- Problem description:
Locate every line in the material below that has the word "materials". Copy each of those lines.

___ Collected data

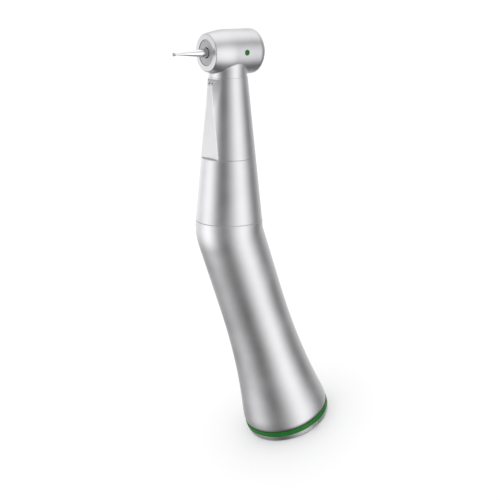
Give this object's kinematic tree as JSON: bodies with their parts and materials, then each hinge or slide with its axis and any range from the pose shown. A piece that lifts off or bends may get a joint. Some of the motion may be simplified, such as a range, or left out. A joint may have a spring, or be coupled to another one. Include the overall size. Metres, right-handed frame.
{
  "type": "contra angle handpiece",
  "caption": "Dental contra-angle handpiece: bent satin metal body with a push-button chuck head, a bur, a colour ring and a rear motor socket.",
  "frame": {"origin": "centre of the rear rim, on the plane of its end face", "axes": "+Z along the handle from the motor socket towards the bend; the neck leans towards +X; the bur points towards -X"},
  "size_m": [0.0319, 0.0206, 0.0952],
  "materials": {
    "satin_metal": "satin blasted stainless steel",
    "green_marking": "smooth green enamel",
    "polished_steel": "ground and polished steel",
    "gear_steel": "turned and ground tool steel",
    "bronze": "machined bronze",
    "spring_steel": "drawn spring wire",
    "seal_rubber": "smooth black elastomer",
    "ball_cage": "polished balls in a moulded cage"
  },
  "bodies": {
    "casing": {"head_housing": "satin_metal", "head_cap": "satin_metal", "front_shield": "gear_steel", "head_marker": "green_marking", "rear_bearing_holder": "polished_steel", "neck_sleeve": "satin_metal", "neck_bearing_holder": "bronze", "handle_shell": "satin_metal", "colour_ring": "green_marking", "rear_collar": "satin_metal", "coupling_sleeve": "bronze", "spring_clip": "spring_steel", "sleeve_o_ring": "seal_rubber", "spray_nozzle": "polished_steel", "water_tube": "polished_steel", "air_tube": "polished_steel", "gearbox_housing": "satin_metal", "support_ring": "bronze", "ring_gear": "gear_steel", "front_head_outer_race": "polished_steel", "rear_head_outer_race": "polished_steel", "front_neck_outer_race": "polished_steel", "rear_neck_outer_race": "polished_steel", "input_outer_race": "polished_steel", "carrier_outer_race": "polished_steel"},
    "input_shaft": {"input_shaft": "gear_steel", "sun_gear": "gear_steel", "input_inner_race": "polished_steel"},
    "carrier": {"planet_carrier": "gear_steel", "planet_pins": "polished_steel", "knee_input_gear": "gear_steel", "carrier_inner_race": "polished_steel"},
    "planet_1": {"planet_gear_1": "bronze"},
    "planet_2": {"planet_gear_2": "bronze"},
    "planet_3": {"planet_gear_3": "bronze"},
    "neck_shaft": {"neck_shaft": "gear_steel", "head_pinion": "gear_steel", "knee_output_gear": "gear_steel", "front_neck_inner_race": "polished_steel", "rear_neck_inner_race": "polished_steel"},
    "spindle": {"spindle": "gear_steel", "chuck_gear": "gear_steel", "front_head_inner_race": "polished_steel", "rear_head_inner_race": "polished_steel"},
    "collet": {"collet": "bronze", "release_cap": "gear_steel", "collet_spring": "spring_steel"},
    "bur": {"bur": "polished_steel"},
    "push_button": {"push_button": "satin_metal", "button_spring": "spring_steel"},
    "front_head_cage": {"front_head_balls": "ball_cage"},
    "rear_head_cage": {"rear_head_balls": "ball_cage"},
    "front_neck_cage": {"front_neck_balls": "ball_cage"},
    "rear_neck_cage": {"rear_neck_balls": "ball_cage"},
    "input_cage": {"input_balls": "ball_cage"},
    "carrier_cage": {"carrier_balls": "ball_cage"}
  },
  "joints": [
    {"name": "input_spin", "type": "hinge", "parent": "casing", "child": "input_shaft", "pos_m": [0, 0, 0.0272], "axis": [0, 0, 1], "continuous": true},
    {"name": "carrier_spin", "type": "hinge", "parent": "casing", "child": "carrier", "pos_m": [0, 0, 0.0457], "axis": [0, 0, 1], "continuous": true},
    {"name": "planet_1_spin", "type": "hinge", "parent": "carrier", "child": "planet_1", "pos_m": [0.00283, 0, 0.0348], "axis": [0, 0, 1], "continuous": true},
    {"name": "planet_2_spin", "type": "hinge", "parent": "carrier", "child": "planet_2", "pos_m": [-0.00142, 0.00246, 0.0348], "axis": [0, 0, 1], "continuous": true},
    {"name": "planet_3_spin", "type": "hinge", "parent": "carrier", "child": "planet_3", "pos_m": [-0.00142, -0.00246, 0.0348], "axis": [0, 0, 1], "continuous": true},
    {"name": "neck_spin", "type": "hinge", "parent": "casing", "child": "neck_shaft", "pos_m": [0, 0, 0.0522], "axis": [0.3289, 0, 0.9444], "continuous": true},
    {"name": "spindle_spin", "type": "hinge", "parent": "casing", "child": "spindle", "pos_m": [0.01302, 0, 0.0896], "axis": [-0.9444, 0, 0.3289], "continuous": true},
    {"name": "front_head_cage_spin", "type": "hinge", "parent": "casing", "child": "front_head_cage", "pos_m": [0.00933, 0, 0.09088], "axis": [-0.9444, 0, 0.3289], "continuous": true},
    {"name": "rear_head_cage_spin", "type": "hinge", "parent": "casing", "child": "rear_head_cage", "pos_m": [0.01709, 0, 0.08818], "axis": [-0.9444, 0, 0.3289], "continuous": true},
    {"name": "front_neck_cage_spin", "type": "hinge", "parent": "casing", "child": "front_neck_cage", "pos_m": [0.01032, 0, 0.08184], "axis": [0.3289, 0, 0.9444], "continuous": true},
    {"name": "rear_neck_cage_spin", "type": "hinge", "parent": "casing", "child": "rear_neck_cage", "pos_m": [0.00204, 0, 0.05805], "axis": [0.3289, 0, 0.9444], "continuous": true},
    {"name": "input_cage_spin", "type": "hinge", "parent": "casing", "child": "input_cage", "pos_m": [0, 0, 0.02739], "axis": [0, 0, 1], "continuous": true},
    {"name": "carrier_cage_spin", "type": "hinge", "parent": "casing", "child": "carrier_cage", "pos_m": [0, 0, 0.04579], "axis": [0, 0, 1], "continuous": true},
    {"name": "button_press", "type": "slide", "parent": "casing", "child": "push_button", "axis": [-0.9444, 0, 0.3289], "range_m": [0, 0.0004], "stiffness_N_per_m": 1500, "springref_m": -0.0008, "deforming": ["button_spring"]},
    {"name": "collet_release", "type": "slide", "parent": "spindle", "child": "collet", "axis": [-0.9444, 0, 0.3289], "range_m": [0, 0.0004], "deforming": ["collet_spring"]},
    {"name": "bur_slide", "type": "slide", "parent": "spindle", "child": "bur", "axis": [-0.9444, 0, 0.3289], "range_m": [0, 0.014]}
  ],
  "couplings": [
    {"joint": "carrier_spin", "follows": "input_spin", "ratio": 0.22222},
    {"joint": "planet_1_spin", "follows": "input_spin", "ratio": -0.62222},
    {"joint": "planet_2_spin", "follows": "input_spin", "ratio": -0.62222},
    {"joint": "planet_3_spin", "follows": "input_spin", "ratio": -0.62222},
    {"joint": "neck_spin", "follows": "input_spin", "ratio": 0.22222},
    {"joint": "spindle_spin", "follows": "input_spin", "ratio": 0.18519},
    {"joint": "front_head_cage_spin", "follows": "input_spin", "ratio": 0.073151},
    {"joint": "rear_head_cage_spin", "follows": "input_spin", "ratio": 0.073151},
    {"joint": "front_neck_cage_spin", "follows": "input_spin", "ratio": 0.087781},
    {"joint": "rear_neck_cage_spin", "follows": "input_spin", "ratio": 0.087781},
    {"joint": "input_cage_spin", "follows": "input_spin", "ratio": 0.39501},
    {"joint": "carrier_cage_spin", "follows": "input_spin", "ratio": 0.087781},
    {"joint": "collet_release", "follows": "button_press", "ratio": 1}
  ]
}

______

- Final result:
Give this object's kinematic tree as JSON: bodies with their parts and materials, then each hinge or slide with its axis and any range from the pose shown. A piece that lifts off or bends may get a joint. Some of the motion may be simplified, such as a range, or left out. A joint may have a spring, or be coupled to another one. Include the overall size. Metres, right-handed frame.
  "materials": {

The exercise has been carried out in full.